Racconta la gioia anche durante gli anni di prigionia in Germania, quando riesce a ottenere materiale per dipingere. Davanti a un muro grigio e alla morte negli occhi, dipingeva la primavera in fiore con colori ben saldi nella mente, talmente intensi da inebriare l’ambiente intorno, arrivando a costruire una sorta di realtà parallela. Fortuna volle che il comandante del campo fosse un amante dell’arte e, incuriosito da quest’uomo dalle grandi capacità, gli chiese un ritratto. L’artista colse la sfida e brandì il suo pennello come il nemico brandiva il fucile: ne risultò un “lascia-passare” per sé e per il gruppo che era con lui.

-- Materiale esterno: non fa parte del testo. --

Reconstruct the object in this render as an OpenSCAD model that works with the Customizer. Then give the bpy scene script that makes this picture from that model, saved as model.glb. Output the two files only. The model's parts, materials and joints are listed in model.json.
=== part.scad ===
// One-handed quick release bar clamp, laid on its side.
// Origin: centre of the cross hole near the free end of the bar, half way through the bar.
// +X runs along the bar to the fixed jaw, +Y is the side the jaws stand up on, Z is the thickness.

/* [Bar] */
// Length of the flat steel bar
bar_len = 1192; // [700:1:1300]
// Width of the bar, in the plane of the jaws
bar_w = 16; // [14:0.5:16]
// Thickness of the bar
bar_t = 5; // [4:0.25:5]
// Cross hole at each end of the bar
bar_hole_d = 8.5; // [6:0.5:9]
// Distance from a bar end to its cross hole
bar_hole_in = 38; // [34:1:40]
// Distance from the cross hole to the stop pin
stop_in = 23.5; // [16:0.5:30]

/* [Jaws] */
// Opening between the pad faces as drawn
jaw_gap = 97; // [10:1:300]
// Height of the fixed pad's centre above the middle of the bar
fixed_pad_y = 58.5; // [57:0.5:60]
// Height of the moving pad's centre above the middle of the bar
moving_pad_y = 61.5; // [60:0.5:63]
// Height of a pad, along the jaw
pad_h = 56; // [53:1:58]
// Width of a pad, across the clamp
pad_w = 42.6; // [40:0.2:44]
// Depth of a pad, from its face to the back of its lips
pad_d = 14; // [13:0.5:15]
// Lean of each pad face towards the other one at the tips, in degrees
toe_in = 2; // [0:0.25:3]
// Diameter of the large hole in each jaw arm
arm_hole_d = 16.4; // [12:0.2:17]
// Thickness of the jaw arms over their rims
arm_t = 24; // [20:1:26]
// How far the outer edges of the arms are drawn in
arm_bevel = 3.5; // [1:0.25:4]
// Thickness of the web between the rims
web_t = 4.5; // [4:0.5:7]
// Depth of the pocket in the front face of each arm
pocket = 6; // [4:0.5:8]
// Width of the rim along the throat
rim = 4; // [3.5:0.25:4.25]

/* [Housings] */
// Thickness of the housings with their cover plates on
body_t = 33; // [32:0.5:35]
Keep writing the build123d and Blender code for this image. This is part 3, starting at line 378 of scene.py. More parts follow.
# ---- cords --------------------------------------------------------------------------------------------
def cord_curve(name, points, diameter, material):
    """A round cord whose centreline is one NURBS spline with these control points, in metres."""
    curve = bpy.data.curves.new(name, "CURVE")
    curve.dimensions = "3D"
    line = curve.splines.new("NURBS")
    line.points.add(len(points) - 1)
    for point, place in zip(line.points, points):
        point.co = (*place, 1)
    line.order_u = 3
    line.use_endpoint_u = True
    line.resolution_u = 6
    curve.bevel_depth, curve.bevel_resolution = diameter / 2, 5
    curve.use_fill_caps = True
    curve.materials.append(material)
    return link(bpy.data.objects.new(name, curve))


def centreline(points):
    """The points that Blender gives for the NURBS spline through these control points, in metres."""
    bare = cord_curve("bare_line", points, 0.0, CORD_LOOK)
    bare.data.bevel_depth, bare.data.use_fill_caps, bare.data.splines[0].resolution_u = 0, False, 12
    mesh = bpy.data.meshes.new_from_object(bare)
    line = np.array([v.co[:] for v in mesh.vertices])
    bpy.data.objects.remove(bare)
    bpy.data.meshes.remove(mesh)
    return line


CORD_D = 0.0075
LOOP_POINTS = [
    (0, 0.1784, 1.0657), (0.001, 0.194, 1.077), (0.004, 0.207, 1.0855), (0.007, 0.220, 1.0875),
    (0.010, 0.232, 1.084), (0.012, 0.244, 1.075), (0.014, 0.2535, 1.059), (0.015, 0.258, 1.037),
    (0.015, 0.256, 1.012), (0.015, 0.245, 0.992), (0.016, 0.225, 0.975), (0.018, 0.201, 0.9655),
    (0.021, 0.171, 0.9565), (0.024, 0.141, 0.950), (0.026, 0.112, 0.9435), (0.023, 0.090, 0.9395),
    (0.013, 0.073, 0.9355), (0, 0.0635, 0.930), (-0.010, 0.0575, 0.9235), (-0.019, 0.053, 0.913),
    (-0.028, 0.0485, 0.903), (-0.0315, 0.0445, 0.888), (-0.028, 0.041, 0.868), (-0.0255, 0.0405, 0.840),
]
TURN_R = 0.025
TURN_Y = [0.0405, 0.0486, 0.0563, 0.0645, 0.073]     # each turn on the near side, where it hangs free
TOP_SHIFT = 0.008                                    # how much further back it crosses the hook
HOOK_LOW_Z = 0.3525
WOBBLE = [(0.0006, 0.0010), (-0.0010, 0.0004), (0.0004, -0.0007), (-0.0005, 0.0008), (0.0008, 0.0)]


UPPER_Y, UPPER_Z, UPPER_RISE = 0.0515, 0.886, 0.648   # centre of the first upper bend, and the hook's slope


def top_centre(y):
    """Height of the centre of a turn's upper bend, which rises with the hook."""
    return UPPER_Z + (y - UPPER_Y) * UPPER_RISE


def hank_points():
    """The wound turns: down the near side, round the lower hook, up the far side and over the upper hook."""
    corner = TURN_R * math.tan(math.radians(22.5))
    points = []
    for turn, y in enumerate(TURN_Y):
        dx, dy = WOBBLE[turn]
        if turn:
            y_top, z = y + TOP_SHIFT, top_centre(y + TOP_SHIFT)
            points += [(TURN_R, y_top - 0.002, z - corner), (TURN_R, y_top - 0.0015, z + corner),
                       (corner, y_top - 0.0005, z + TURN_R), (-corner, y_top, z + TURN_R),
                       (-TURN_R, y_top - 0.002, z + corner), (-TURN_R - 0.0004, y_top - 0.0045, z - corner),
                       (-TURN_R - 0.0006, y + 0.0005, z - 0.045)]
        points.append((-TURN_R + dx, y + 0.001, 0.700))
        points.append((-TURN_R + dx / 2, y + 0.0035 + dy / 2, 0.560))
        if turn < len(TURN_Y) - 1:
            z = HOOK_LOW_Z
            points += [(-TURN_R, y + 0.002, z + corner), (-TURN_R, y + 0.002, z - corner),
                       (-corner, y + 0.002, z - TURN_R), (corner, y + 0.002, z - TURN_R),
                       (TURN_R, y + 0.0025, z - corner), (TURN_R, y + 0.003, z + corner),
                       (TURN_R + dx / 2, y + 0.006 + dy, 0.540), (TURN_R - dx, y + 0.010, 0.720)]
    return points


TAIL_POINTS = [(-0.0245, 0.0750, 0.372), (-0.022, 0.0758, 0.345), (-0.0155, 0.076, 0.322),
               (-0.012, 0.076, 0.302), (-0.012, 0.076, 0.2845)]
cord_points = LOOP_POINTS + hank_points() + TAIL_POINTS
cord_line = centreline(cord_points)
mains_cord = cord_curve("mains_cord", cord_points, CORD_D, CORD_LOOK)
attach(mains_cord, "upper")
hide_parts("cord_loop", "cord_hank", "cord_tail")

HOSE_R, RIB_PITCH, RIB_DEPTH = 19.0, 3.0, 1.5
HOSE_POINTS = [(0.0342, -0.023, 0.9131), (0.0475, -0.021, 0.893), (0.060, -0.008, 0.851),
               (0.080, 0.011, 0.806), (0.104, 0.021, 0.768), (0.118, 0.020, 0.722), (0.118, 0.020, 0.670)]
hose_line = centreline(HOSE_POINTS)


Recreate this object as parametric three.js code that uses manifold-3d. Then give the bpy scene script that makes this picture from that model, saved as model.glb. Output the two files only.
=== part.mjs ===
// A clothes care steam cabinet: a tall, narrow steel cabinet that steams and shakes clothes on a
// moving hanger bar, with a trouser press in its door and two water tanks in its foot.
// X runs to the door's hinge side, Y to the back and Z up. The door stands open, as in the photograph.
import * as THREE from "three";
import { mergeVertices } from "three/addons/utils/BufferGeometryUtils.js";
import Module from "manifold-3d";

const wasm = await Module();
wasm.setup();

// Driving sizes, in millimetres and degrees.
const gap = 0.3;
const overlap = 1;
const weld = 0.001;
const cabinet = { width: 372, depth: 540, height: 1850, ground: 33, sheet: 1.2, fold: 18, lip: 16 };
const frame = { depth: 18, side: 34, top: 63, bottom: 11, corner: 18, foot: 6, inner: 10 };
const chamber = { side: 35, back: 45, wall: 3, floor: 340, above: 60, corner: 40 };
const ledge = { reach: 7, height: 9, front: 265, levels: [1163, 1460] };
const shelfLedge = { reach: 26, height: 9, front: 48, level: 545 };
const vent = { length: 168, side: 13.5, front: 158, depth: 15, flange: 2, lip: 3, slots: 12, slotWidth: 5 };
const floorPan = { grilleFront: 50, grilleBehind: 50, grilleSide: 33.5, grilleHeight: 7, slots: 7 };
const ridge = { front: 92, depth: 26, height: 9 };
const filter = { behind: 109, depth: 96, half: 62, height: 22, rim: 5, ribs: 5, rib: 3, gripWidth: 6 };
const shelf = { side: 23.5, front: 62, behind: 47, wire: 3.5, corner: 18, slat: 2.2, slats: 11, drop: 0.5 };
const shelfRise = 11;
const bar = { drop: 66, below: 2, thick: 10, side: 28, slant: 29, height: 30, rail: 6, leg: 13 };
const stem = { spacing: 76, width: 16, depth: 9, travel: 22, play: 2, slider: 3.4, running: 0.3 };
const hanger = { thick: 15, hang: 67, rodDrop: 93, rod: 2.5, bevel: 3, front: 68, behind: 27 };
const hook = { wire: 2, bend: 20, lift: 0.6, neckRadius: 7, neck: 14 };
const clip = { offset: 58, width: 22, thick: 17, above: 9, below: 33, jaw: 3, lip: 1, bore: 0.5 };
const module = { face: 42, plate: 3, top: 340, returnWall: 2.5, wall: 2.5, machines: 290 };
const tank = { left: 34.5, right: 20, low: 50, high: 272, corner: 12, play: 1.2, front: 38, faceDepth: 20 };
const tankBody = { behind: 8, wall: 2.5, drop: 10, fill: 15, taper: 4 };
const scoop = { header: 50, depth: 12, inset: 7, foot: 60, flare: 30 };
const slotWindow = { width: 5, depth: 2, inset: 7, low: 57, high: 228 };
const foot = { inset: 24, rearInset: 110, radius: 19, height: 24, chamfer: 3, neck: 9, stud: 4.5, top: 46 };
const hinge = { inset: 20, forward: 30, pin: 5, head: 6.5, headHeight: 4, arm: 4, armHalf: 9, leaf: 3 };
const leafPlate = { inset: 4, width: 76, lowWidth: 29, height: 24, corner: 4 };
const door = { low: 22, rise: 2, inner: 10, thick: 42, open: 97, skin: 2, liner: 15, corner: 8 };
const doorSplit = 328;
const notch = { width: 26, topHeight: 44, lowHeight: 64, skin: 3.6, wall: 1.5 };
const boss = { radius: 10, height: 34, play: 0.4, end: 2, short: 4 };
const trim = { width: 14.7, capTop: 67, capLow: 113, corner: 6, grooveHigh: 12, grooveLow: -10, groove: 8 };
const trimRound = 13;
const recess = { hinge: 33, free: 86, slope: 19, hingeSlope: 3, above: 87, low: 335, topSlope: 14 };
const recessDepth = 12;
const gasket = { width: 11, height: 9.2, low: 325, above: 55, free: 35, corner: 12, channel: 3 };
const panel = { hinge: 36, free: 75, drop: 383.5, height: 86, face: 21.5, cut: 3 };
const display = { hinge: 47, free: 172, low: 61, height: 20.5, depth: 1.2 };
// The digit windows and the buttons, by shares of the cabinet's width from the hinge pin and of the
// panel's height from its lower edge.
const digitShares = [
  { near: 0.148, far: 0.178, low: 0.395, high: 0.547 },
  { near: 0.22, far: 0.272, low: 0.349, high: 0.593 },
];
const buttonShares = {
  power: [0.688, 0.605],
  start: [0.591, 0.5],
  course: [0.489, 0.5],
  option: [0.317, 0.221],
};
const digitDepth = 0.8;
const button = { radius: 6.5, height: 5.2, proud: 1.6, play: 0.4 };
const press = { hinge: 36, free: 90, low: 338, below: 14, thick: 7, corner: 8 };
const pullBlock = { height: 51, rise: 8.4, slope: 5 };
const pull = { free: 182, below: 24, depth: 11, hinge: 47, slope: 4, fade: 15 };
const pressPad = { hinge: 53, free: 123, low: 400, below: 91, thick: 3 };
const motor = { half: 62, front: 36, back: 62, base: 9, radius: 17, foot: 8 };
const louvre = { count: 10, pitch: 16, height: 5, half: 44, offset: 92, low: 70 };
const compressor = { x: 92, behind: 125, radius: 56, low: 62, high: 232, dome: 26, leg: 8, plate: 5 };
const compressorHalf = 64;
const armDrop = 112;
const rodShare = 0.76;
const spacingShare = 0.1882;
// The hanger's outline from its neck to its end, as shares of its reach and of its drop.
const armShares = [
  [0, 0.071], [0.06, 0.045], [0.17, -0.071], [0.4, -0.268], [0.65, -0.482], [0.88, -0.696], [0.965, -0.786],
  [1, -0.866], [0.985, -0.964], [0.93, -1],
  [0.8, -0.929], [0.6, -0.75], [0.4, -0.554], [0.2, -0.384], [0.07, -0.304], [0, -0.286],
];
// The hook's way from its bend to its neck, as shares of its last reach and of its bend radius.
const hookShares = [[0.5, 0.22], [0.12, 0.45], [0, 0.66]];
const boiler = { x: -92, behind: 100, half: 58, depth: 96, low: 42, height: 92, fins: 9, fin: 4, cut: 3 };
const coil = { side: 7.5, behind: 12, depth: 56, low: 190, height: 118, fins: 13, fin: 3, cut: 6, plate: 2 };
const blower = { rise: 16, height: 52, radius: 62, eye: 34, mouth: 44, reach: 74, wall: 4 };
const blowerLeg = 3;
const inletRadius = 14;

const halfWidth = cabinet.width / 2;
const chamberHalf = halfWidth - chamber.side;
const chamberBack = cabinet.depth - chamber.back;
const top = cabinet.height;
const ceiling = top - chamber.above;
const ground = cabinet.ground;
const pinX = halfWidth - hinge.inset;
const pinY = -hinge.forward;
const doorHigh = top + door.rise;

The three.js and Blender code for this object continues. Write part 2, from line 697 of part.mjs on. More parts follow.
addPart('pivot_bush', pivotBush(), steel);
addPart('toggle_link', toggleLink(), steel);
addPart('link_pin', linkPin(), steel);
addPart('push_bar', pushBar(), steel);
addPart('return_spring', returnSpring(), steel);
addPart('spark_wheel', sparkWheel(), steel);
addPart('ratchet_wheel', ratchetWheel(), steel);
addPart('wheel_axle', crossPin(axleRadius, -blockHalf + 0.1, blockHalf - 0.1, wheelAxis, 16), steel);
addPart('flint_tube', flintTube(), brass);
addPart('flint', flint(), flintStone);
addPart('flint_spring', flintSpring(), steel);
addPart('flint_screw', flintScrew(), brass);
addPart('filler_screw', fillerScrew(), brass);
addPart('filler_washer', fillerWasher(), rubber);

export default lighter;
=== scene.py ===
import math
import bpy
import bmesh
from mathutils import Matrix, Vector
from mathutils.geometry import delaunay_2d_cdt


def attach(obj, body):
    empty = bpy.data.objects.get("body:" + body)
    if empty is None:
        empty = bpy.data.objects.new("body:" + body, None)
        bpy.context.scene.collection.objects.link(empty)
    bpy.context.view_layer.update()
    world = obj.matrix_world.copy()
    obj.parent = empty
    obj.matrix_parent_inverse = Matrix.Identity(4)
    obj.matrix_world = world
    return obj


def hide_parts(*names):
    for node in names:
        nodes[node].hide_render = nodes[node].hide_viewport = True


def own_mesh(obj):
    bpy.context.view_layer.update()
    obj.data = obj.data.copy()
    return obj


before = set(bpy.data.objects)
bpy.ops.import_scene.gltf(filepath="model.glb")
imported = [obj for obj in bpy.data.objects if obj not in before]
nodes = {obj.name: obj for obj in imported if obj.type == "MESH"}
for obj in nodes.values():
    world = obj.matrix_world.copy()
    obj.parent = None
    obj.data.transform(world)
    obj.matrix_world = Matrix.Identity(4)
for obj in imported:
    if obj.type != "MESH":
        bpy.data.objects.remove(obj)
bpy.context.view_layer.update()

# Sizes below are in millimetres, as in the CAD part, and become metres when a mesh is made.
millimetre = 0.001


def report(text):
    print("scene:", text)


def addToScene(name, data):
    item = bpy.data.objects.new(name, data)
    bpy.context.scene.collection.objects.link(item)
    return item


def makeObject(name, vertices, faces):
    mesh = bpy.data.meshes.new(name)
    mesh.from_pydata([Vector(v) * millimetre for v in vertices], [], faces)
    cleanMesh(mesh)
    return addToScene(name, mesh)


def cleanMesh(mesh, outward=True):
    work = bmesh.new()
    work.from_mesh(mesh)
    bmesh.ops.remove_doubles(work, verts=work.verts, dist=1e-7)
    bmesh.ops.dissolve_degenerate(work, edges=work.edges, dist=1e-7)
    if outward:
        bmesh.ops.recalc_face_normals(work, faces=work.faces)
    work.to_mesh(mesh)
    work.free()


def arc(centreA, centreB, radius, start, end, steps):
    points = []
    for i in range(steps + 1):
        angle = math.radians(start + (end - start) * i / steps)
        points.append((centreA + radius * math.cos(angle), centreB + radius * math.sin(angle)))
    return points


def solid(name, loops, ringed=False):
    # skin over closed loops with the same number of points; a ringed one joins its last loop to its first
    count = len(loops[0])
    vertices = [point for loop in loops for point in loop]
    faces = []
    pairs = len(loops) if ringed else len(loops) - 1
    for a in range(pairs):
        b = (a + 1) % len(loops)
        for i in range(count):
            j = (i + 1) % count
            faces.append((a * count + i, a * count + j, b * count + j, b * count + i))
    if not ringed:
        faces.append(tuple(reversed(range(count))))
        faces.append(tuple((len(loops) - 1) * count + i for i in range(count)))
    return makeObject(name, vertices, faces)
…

Spattini fa ritorno a casa con un fardello di ricordi drammatici e devastanti, tanto da oscurare la sua arte – all’inizio incupita, ma poi, inaspettatamente, continua a creare vita, gioia, appassionante e suggestiva. Di fronte a un’opera come “Il Balcone fiorito”, l’occhio viene trasportato in un trepidio di colori provenienti dalle tante piante in fiore che rendono un balcone quasi fiabesco: si avverte perfino il profumo e, infine, una gioia apparentemente immotivata, la gioia pura. Quando un artista raggiunge un tale livello di empatia con lo spettatore, si può dire che “ha fatto centro”.
Il pennello per Claudio Spattini è stato prima di tutto la sua passione, l’arma che gli ha reso salva la vita, ma soprattutto il suo più caro amico, a cui poteva confidare i più reconditi segreti, fino all’ultimo giorno della sua lunga esistenza.